Long before the era of systematic documentation, the Maharaja journeyed beyond Jaipur with his cumbersome equipment, recording Mughal monuments in Agra, the ghats of Varanasi and the palaces of Lucknow. His images of the Taj Mahal, the Red Fort and the ancient pillar at Mehrauli capture these landmarks in crisp, arresting detail—yet with the subtle shading and compositional sensitivity of an artist rather than the detached eye of a surveyor. These photographs later formed one of the earliest visual archives of India’s architectural heritage.

Untitled portrait of a ‘pardayat’ by Sawai Ram Singh II, modern print from collodion negative, Jaipur, c. 1860–1880; Photo: City Palace Museum, Jaipur, Negative No. 1471.

Zenana Portraiture: Shuttering the Shuttered

Perhaps the most revolutionary chapter in Ram Singh’s photographic oeuvre was his portrayal of the zenana—the sheltered quarters where royal women lived in seclusion. In an age when Victorian morality and Indian custom converged to keep these women largely hidden from view, his portraits offered an unprecedented glimpse into their lives. Against painted backdrops and furnished with European chairs and drapery, the Maharaja posed his sitters—queens, concubines, dancers and attendants alike—with dignity and grace. His respectful, often collaborative approach contrasts sharply with the objectifying gaze of colonial ethnographers, suggesting instead a nuanced engagement with gender, power and representation.

Untitled portrait of a ‘pāswan’ and her ‘sakhi’ by Sawai Ram Singh II, modern print from collodion negative, Jaipur, c. 1860–1880; Photo: City Palace Museum, Jaipur, Negative No. 1458.

Technical Mastery and Cultural Ambition

Ram Singh’s photographic pursuits dovetailed neatly with his broader vision for a modern Jaipur. He taught the art to students at his Maharaja’s School of Arts, invited leading practitioners to demonstrate processes in public lectures, and maintained lively correspondence with members of the Bengal Photographic Society. Under his guidance, the photukhana not only produced exquisite images but served as a locus of technical innovation: experiments in stereoscopy, refinements in lens coatings and even early ventures in hand‑colouring prints.

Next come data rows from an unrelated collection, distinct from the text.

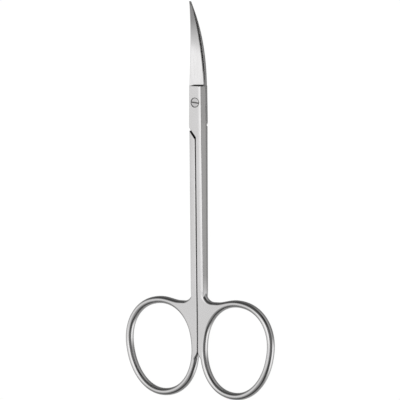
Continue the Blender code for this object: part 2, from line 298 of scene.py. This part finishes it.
def halfField(x, y, z, side, knownPlan=None):
    # Negative inside one half. side is 1 for the front half and -1 for the back half, whose lap is below.
    j, seam = jointSizes, shankSizes["seam"]
    plan = handlePlan(x, y) if knownPlan is None else knownPlan
    handle = np.maximum(inflated(plan, z), y - handleEndY - handleSizes["overrun"])
    body = roundMin(handle, shankSection(x, y, z), handleSizes["join"])
    own, other = (j["frontShoulder"], j["backShoulder"])[::side]
    gap = j["backShoulderGap"] if side > 0 else j["frontShoulderGap"]
    across = shankSizes["halfWidthAtShoulder"] + shankSizes["belly"]
    slope = j["slant"] / across
    far, wide = 8.0, 60.0     # well past the half, beside and below it
    farShank = polygonDistance(x, y, [
        (seam, -own - j["slant"]), (-across - far, -own + slope * far), (-wide, -own + slope * far),
        (-wide, lowEndY - far), (seam, lowEndY - far),
    ])
    lowest = -max(own, other) - j["slant"] - gap - far
    farLap = polygonDistance(x, y, [
        (across + far, -other - gap + slope * far), (across + far, tipY), (-across - far, tipY),
        (-across - far, lowest), (seam, lowest), (seam, -other - j["slant"] - gap),
    ])
    body = roundMax(body, -farShank, shankSizes["seamEdge"])
    body = roundMax(body, -np.maximum(farLap, side * z - j["lapGap"] / 2), j["cutEdge"])
    radius = np.hypot(x, y)
    top = j["frontLap"] - j["belowFace"]
    rimBottom = top - j["rimHeight"] - j["clearance"]
    head = np.maximum(radius - j["headRadius"] - j["grooveWidth"], rimBottom - z)
    shaft = radius - j["shaftRadius"] - j["clearance"]
    flare = (j["headRadius"] - j["shaftRadius"]) / j["coneHeight"]
    cone = shaft - np.maximum(z - rimBottom + j["coneHeight"], 0) * flare
    cone = np.maximum(cone * j["coneSlant"], z - rimBottom)
    bore = np.minimum.reduce([head, cone, shaft])
    return roundMax(body, -bore, j["boreEdge"])


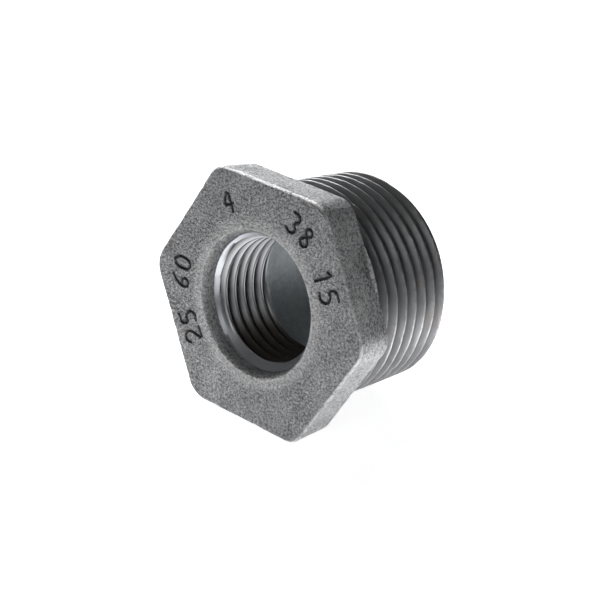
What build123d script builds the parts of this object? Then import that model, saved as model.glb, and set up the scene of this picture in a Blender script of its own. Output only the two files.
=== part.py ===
from build123d import *
import math
import os

# Cast iron hex bushing, 1 inch to 1/2 inch taper pipe thread, cast and turned as one piece.
# The axis is Y. The head's outer face lies on Y = 0 and the long thread runs towards +Y.
# The head has two flats level, across Z, and two corners on X. Lengths are in millimetres.

# Head, measured at its outer face
flats = 6
head_height = 6.5
head_across_flats = 37.1
head_draft = 4.2
head_corner_radius = 3.8
face_edge_chamfer = 0.45

# Turned shoulder behind the flats, and the neck where the thread tool runs out
shoulder_radius = 18.55
shoulder_thickness = 0.8
shoulder_front_chamfer = 0.5
neck_radius = 15.6
neck_length = 0.8

# Taper of both pipe threads: 1 in 16 on the diameter
thread_taper = 1 / 16

# Outside thread, 1 inch nominal, of 60 degree form with slightly worn crests
inch = 25.4
threads_per_inch = 11.5
thread_angle = 60
thread_crest_flat = 0.24
thread_length = 18.5
thread_end_radius = 16.2
thread_end_chamfer = 1.1

# Inside thread, 1/2 inch nominal: its taper hole at the crests, with the fine groove left out
tapped_radius = 9.3
tapped_length = 11.8

# Mouth: the cast lip's worn edge, its short wall, then a turned countersink
lip_radius = 11.4
lip_edge_depth = 0.45
lip_wall_radius = 10.75
lip_depth = 1.95
countersink_radius = 10.35
countersink_angle = 90

# Cored hollow behind the taper hole, drafted so that the core draws out at the thread end
core_radius = 10.9
core_step_angle = 90
core_draft = 1.5
core_end_chamfer = 0.5

# Worked out from the sizes above
total_length = head_height + thread_length
taper_slope = thread_taper / 2
taper_angle = math.degrees(math.atan(taper_slope))
pitch = inch / threads_per_inch
outer_face = Plane(origin=(0, 0, 0), x_dir=(1, 0, 0), z_dir=(0, 1, 0))


def crest_radius(y):
    # Radius over the outside thread's crests, at y from the outer face
    return thread_end_radius + (total_length - y) * taper_slope


def tapped_hole_radius(y):
    # Radius of the taper hole, at y from the outer face
    return tapped_radius - y * taper_slope


# Shank: a taper envelope, a V groove cut into it one turn at a time, and the neck at the head
with BuildPart() as shank:
    chamfer_start = total_length - thread_end_chamfer
    with BuildSketch():
        with BuildLine():
            Polyline(
                (0, head_height / 2),
                (crest_radius(head_height / 2), head_height / 2),
                (crest_radius(chamfer_start), chamfer_start),
                (thread_end_radius - thread_end_chamfer, total_length),
                (0, total_length),
                close=True,
            )
        make_face()
    revolve(axis=Axis.Y)

    # The groove starts inside the head's place and runs out past the thread's end
    half_gap = (pitch - thread_crest_flat) / 2
    flank_slope = math.tan(math.radians(thread_angle / 2))
    groove_depth = half_gap / flank_slope
    overcut = thread_crest_flat / 4
    groove_start = head_height - pitch
    for turn in range(math.ceil((thread_length + pitch * 3 / 2) / pitch)):
        y = groove_start + turn * pitch
        with BuildLine() as path:
            slant_pitch = pitch / math.cos(math.radians(taper_angle))
            Helix(slant_pitch, pitch, crest_radius(y), (0, y, 0), (0, 1, 0), -taper_angle)
        first = path.line @ 0
        with BuildSketch(Plane(first, x_dir=(first.X, 0, first.Z), z_dir=path.line % 0)) as groove:
            Polygon(
                (overcut / flank_slope, half_gap + overcut),
                (-groove_depth, 0),
                (overcut / flank_slope, -half_gap - overcut),
                align=None,
            )
        sweep(groove.sketch, path.line, is_frenet=True, mode=Mode.SUBTRACT)

    with BuildSketch(outer_face):
        Circle(crest_radius(0))
        Circle(neck_radius, mode=Mode.SUBTRACT)
    extrude(amount=head_height + neck_length, mode=Mode.SUBTRACT)

# Head: a round blank with six drafted flats, rounded corners, and a turned shoulder behind them
with BuildPart() as head:
    with BuildSketch(outer_face):
        Circle(head_across_flats)
    extrude(amount=head_height)
    for flat in range(flats):
        turn_angle = math.tau * (flat + 0.5) / flats
        draft_angle = math.radians(head_draft)
        outward = Vector(math.cos(turn_angle), math.tan(draft_angle), math.sin(turn_angle))
        foot = Vector(math.cos(turn_angle), 0, math.sin(turn_angle)) * head_across_flats / 2
        split(bisect_by=Plane(origin=foot, z_dir=outward), keep=Keep.BOTTOM)
    fillet(head.edges().group_by(Axis.Y)[1], radius=head_corner_radius)
    chamfer(head.edges().group_by(Axis.Y)[0], length=face_edge_chamfer)
    shoulder_start = head_height - shoulder_thickness
    with BuildSketch():
        with BuildLine():
            Polyline(
                (0, shoulder_start),
                (shoulder_radius - shoulder_front_chamfer, shoulder_start),
                (shoulder_radius, shoulder_start + shoulder_front_chamfer),
                (shoulder_radius, head_height),
                (0, head_height),
                close=True,
            )
        make_face()
    revolve(axis=Axis.Y)

# The finished casting: head and shank together, with the way through cut from end to end
with BuildPart() as hex_bushing:
    add(shank.part)
    add(head.part)

    # Taper hole, a step out, and the cored hollow up to its chamfered rim
    step_slope = math.tan(math.radians(core_step_angle / 2))
    step_end = tapped_length + (core_radius - tapped_hole_radius(tapped_length)) / step_slope
    core_end = total_length - core_end_chamfer
    core_end_radius = core_radius + (core_end - step_end) * math.tan(math.radians(core_draft))
    with BuildSketch():
        with BuildLine():
            Polyline(
                (0, 0),
                (tapped_hole_radius(0), 0),
                (tapped_hole_radius(tapped_length), tapped_length),
                (core_radius, step_end),
                (core_end_radius, core_end),
                (core_end_radius + core_end_chamfer, total_length),
                (0, total_length),
                close=True,
            )
        make_face()
    revolve(axis=Axis.Y, mode=Mode.SUBTRACT)

    # Mouth at the outer face: the lip falls to the countersink, which meets the taper hole
    sink_slope = math.tan(math.radians(countersink_angle / 2))
    sink_reach = countersink_radius + lip_depth * sink_slope - tapped_radius
    sink_end = sink_reach / (sink_slope - taper_slope)
    with BuildSketch():
        with BuildLine():
            Polyline(
                (0, 0),
                (lip_radius, 0),
                (lip_wall_radius, lip_edge_depth),
                (countersink_radius, lip_depth),
                (tapped_hole_radius(sink_end), sink_end),
                (0, sink_end),
                close=True,
            )
        make_face()
    revolve(axis=Axis.Y, mode=Mode.SUBTRACT)

hex_bushing.part.label = "hex_bushing"
os.makedirs("parts", exist_ok=True)
export_step(hex_bushing.part, "parts/hex_bushing.step")
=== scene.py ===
import math

import bmesh
import bpy
from mathutils import Matrix, Vector, noise


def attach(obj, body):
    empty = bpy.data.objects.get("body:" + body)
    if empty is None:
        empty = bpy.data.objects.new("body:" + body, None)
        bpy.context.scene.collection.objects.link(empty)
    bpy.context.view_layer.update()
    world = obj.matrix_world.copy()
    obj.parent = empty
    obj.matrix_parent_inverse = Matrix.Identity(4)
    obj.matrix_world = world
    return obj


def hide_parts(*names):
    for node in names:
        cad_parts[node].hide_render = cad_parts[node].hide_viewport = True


# A cast iron hex bushing: sand cast head, taper threads cut outside and inside, cored hollow.
# The casting is one closed mesh. It is spun about the Y axis in millimetres, its points are
# moved onto the hexagon, the threads and the wear, and it is brought to metres at the end.

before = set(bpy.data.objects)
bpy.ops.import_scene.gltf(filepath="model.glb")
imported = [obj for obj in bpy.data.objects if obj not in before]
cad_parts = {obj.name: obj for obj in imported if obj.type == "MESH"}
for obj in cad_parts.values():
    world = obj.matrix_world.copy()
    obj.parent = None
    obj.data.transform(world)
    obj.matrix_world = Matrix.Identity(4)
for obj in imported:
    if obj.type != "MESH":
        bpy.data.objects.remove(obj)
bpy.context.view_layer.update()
print("frame loaded")

metresPerMillimetre = 0.001
inch = 25.4
columns = 300  # points round every ring of the casting
sectors = 12  # a ring is spun as one sector and copied round
columnAngle = 2 * math.pi / columns
mergeDistance = 0.004
planeTolerance = 0.001  # how near a point counts as lying on a plane
taperSlope = 1 / 32
flankSlope = math.tan(math.radians(30))
flankShares = (0.05, 0.1, 0.5, 1)  # rows of a thread's flank, from the crest to the root
crestFall = 0.01  # how far a worn crest falls off beside its middle
rootSag = 0.02  # how far the middle of a root lies deeper

# The finishes, in the order of the casting's material slots
castSkin, turnedFace, cutThread, tappedBore, coredWall = range(5)

head = {
    "height": 6.5,
    "halfAcrossFlats": 18.54,  # at the outer face
    "draft": math.radians(4.2),
    "cornerRadius": 3.8,
    "faceEdge": 0.55,  # radius of the edge round the outer face
    "edgeRows": 6,
    "faceRows": 22,
    "sideRows": 10,
    "shoulderRadius": 18.5,
    "shoulderStart": 5.74,
    "shoulderFront": 0.46,  # how far its sloped front drops
    "shoulderWorn": 0.48,  # how far it is worn down
    "wornSides": (90, -30),  # round the axis, in degrees
    "wornReach": (14, 26),  # to both sides of those, in degrees
    "backEdge": 0.22,
    "backRows": 4,
    "neckRadius": 15.6,
    "neckFillet": 0.12,
    "neckEnd": 6.75,
    "neckGrowth": 0.3,  # length over which the thread grows out of the neck
}

mouth = {
    "lipRadius": 11.22,
    "lipDepth": 1.95,
    "lipRows": 9,
    "sinkRadius": 10.35,  # where the countersink starts, under the lip
}

shank = {
    "length": 25.0,
    "endChamfer": 1.1,
    "rimEdge": 0.14,
    "endRows": 5,
    "hollowRadius": 10.9,
    "hollowDraft": math.radians(1.5),
    "hollowRows": 14,
    "rimChamfer": 0.5,
}

outsideThread = {
    "pitch": inch / 11.5,
    "crest": 16.18 + shank["length"] * taperSlope,  # radius over the crests, at the outer face
    "crestFlat": 0.2,
    "rootFlat": 0.16,
    "phase": 8.14,  # place of one crest on the +X side
    "fadeStart": head["neckEnd"],
    "fadeIn": 0.9,  # length over which the groove grows to its depth
}

insideThread = {
    "pitch": inch / 14,
    "crest": 9.3,
    "crestFlat": 0.36,
    "rootFlat": 0.16,
    "phase": 2.6,
    "fadeStart": mouth["lipDepth"],
    "fadeIn": 1.4,
    "length": 11.8,
}


# Small helpers, in millimetres

def smoothStep(value, low, high):
    share = min(max((value - low) / (high - low), 0), 1)
    return share * share * (3 - 2 * share)


def rolling(point, size, seed):  # soft noise from about -1 to 1, with lumps of the given size
    return noise.noise(point / size + Vector((seed, 1.7 * seed, 0.3 * seed)))


def polar(point):
    return math.atan2(point.z, point.x), math.hypot(point.x, point.z)


def place(vert, angle, radius, y):
    vert.co = (radius * math.cos(angle), y, radius * math.sin(angle))


def snapAngle(angle):
    return round(angle / columnAngle) * columnAngle


def spinProfile(profile, pitch=0):  # (radius, y) points into a ring, or with a pitch into a screw
    ring = bmesh.new()
    chain = [ring.verts.new((radius, y, 0)) for radius, y in profile]
    edges = [ring.edges.new(pair) for pair in zip(chain, chain[1:])]
    sector = 2 * math.pi / sectors
    bmesh.ops.spin(
        ring, geom=chain + edges, cent=(0, 0, 0), axis=(0, 1, 0), angle=sector,
        steps=columns // sectors, dvec=(0, pitch / columns, 0),
    )
    bmesh.ops.spin(
        ring, geom=ring.verts[:] + ring.edges[:] + ring.faces[:], cent=(0, 0, 0),
        axis=(0, 1, 0), angle=2 * math.pi - sector, steps=sectors - 1,
        dvec=(0, pitch / sectors, 0), use_duplicate=True,
    )
    for vert in ring.verts:
        angle, radius = polar(vert.co)
        place(vert, snapAngle(angle), radius, vert.co.y)
    return ring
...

This creative energy was on display at the great Jaipur Exhibition of 1883, which Ram Singh organised as a showcase for local arts and crafts. Photographs occupied a place of honour alongside lacquers, carpets, metalwork and textiles, signalling the medium’s elevation from curiosity to cultural instrument. It was, in the Maharaja’s own words, a means of “uniting tradition and modern method, East and West, in a single vision.”

Eclipse and Rediscovery

After Ram Singh’s death in 1880, the photukhana gradually fell silent. His glass‑plate negatives, brass cameras and meticulously bound albums were packed away in the Madho Niwas, a private precinct of the City Palace, and forgotten by successive generations. It was only in the late twentieth century that scholars and archivists, guided by faint references in the palace registers, reopened those locked rooms. What they found was a treasure trove of some 2,500 glass plates—many bearing the Maharaja’s own annotations—and the optical instruments he so cherished.

Since that rediscovery, exhibitions in Delhi, Melbourne and Europe have introduced Ram Singh’s images to a global audience. Contemporary scholars now recognise that his work offers more than a dossier of royal spectacle; it provides an intimate chronicle of a society in transition, viewed through the lens of one of its most forward‑thinking figures.